Q. What should a Christian do if he is currently struggling with understanding the doctrine of the Trinity? What should he do if he he is having a hard time viewing God as being one God who is three persons at the same time (i.e. that it seems hard to differentiate the doctrine of the Trinity from the idea of there being three Gods)? Should he just accept the doctrine of the Trinity on faith and accept on faith that the doctrine of the Trinity is monotheistic (e.g. “This is what the Bible teaches, and I know that the Bible is true, even though I don’t really understand the doctrine very well”)?
I think that one thing a Christian can do who is struggling with the doctrine of the Trinity is to recognize that the Christian faith involves many things that are paradoxes. A paradox consists of two things that seem as if they both cannot be true at the same time, but which are actually both true.
One paradox of the Christian faith is that God is three, but also one. But there are also other paradoxes. The kingdom of God is already here, but it is not here yet. Jesus on earth was both fully human and fully divine. God is completely sovereign, and yet human beings are morally accountable. And so forth.

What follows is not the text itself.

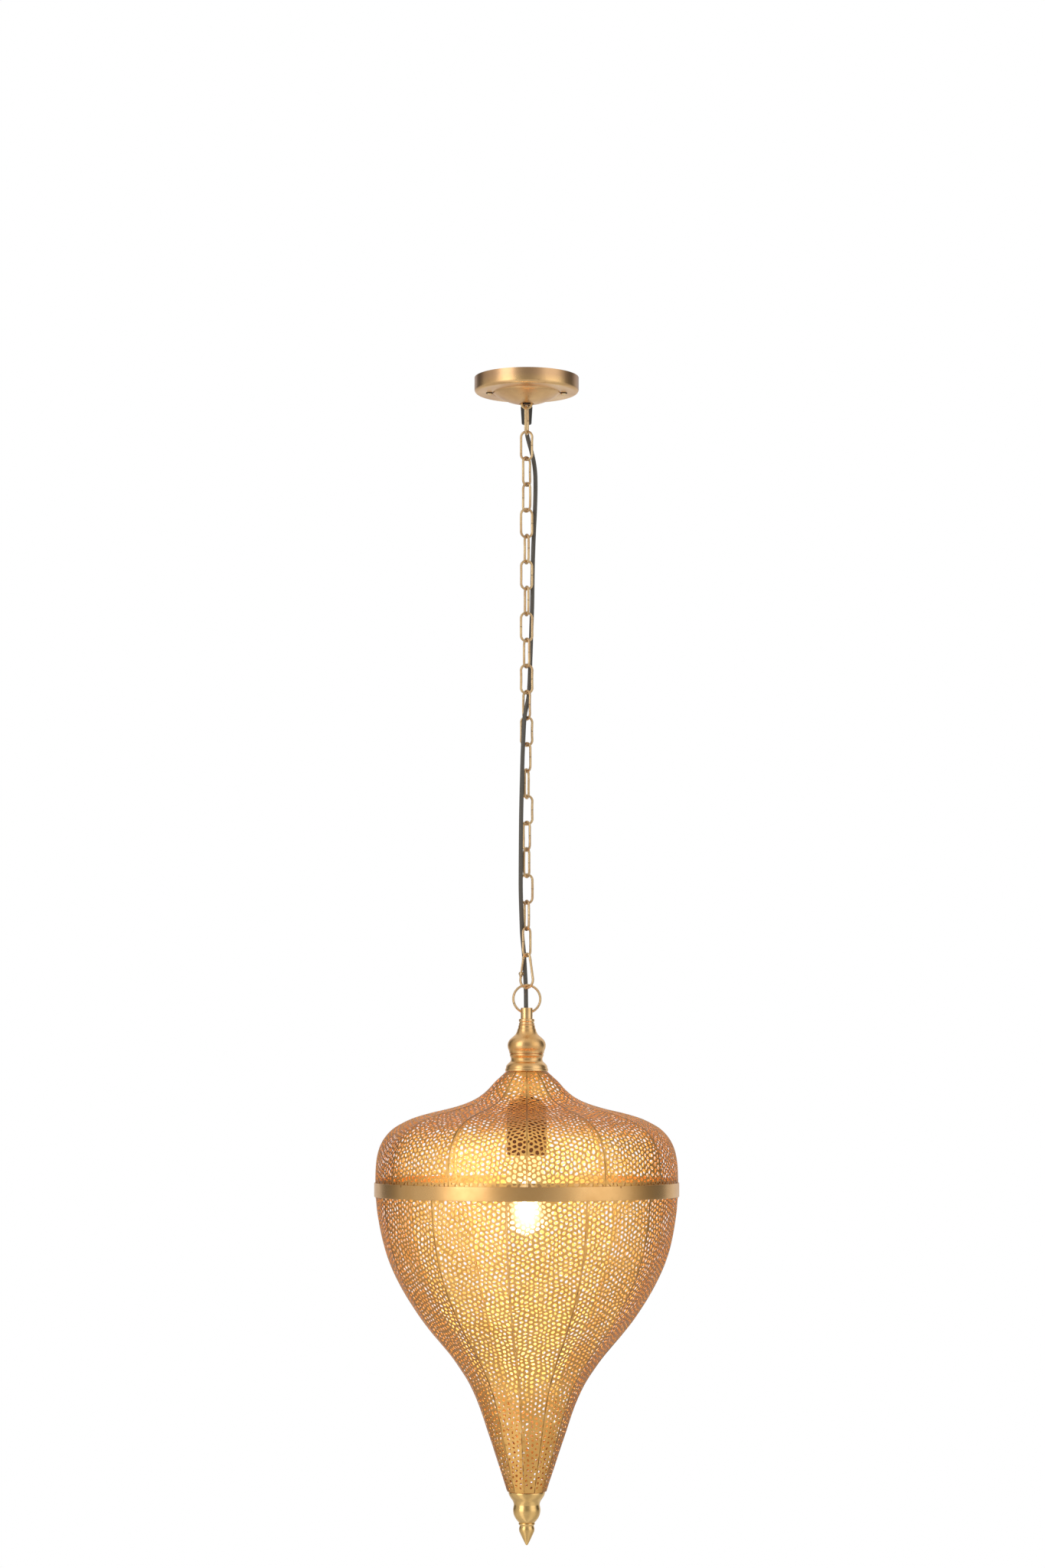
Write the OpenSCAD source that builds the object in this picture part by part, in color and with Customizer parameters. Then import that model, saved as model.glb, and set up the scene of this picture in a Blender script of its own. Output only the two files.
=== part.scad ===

The way to come to terms with a paradox that the Bible teaches is not to choose one side over the other, but to recognize that the truths of God surpass the capabilities of our human minds. We can trust what God has revealed to us in his word even if our minds are not yet able to grasp how two things that his word affirms can both be true at the same time. It may be helpful to think of the analogy of a child not understanding, for example, why his parents, who supposedly love him, are punishing him. The child is not yet able to understand that discipline is an expression of love. The child only feels hurt and humiliated, and people who love you are not supposed to hurt and humiliate you. But hopefully the child will appreciate, relatively young in life, that good parents correct and discipline a child for his own good, and that it is actually much less loving not to discipline a child.
Perhaps another way to come to terms with the doctrine of the Trinity is to work to understand it in light of what I think is the best analogy we have available here on earth. We don’t know any other beings who are both three and one, but we can consider that the spouses in a healthy marriage are two who have become one. There is no loss of individuality; rather, individuality is actually enhanced. But something beyond the individuals has also come into being, and yet it consists of those individuals: a married couple. That couple functions as a being of its own in many ways. For example, while the spouses have each other’s company, “sometimes the couple gets lonely,” as my late wife used to say, and the couple needs the company of another couple or of other couples.
Personally I also find it helpful to appreciate the implications of the doctrine of the Trinity. It means that at the core of God’s being is relationship, community, cooperation, and interdependence. Humans are created in God’s image, and so when we cultivate and experience these things as true worshipers of God, we are sharing in the essence of God. That is something that the doctrine of the Trinity has for us even though we are not able to grasp it fully with our minds. So I hope you will not see that doctrine as a burden, something you have to believe even though it is impossible for your mind to understand. That would be a burden indeed. Rather, see it as a doctrine that reveals something about the nature of God, by which I mean not his threeness and oneness, but his essential relationalness.
Well, my spell-checker is having trouble with the words in that last sentence! That shows how hard it is to put the doctrine of the Trinity into words. But that doesn’t mean that we can’t put it into practice.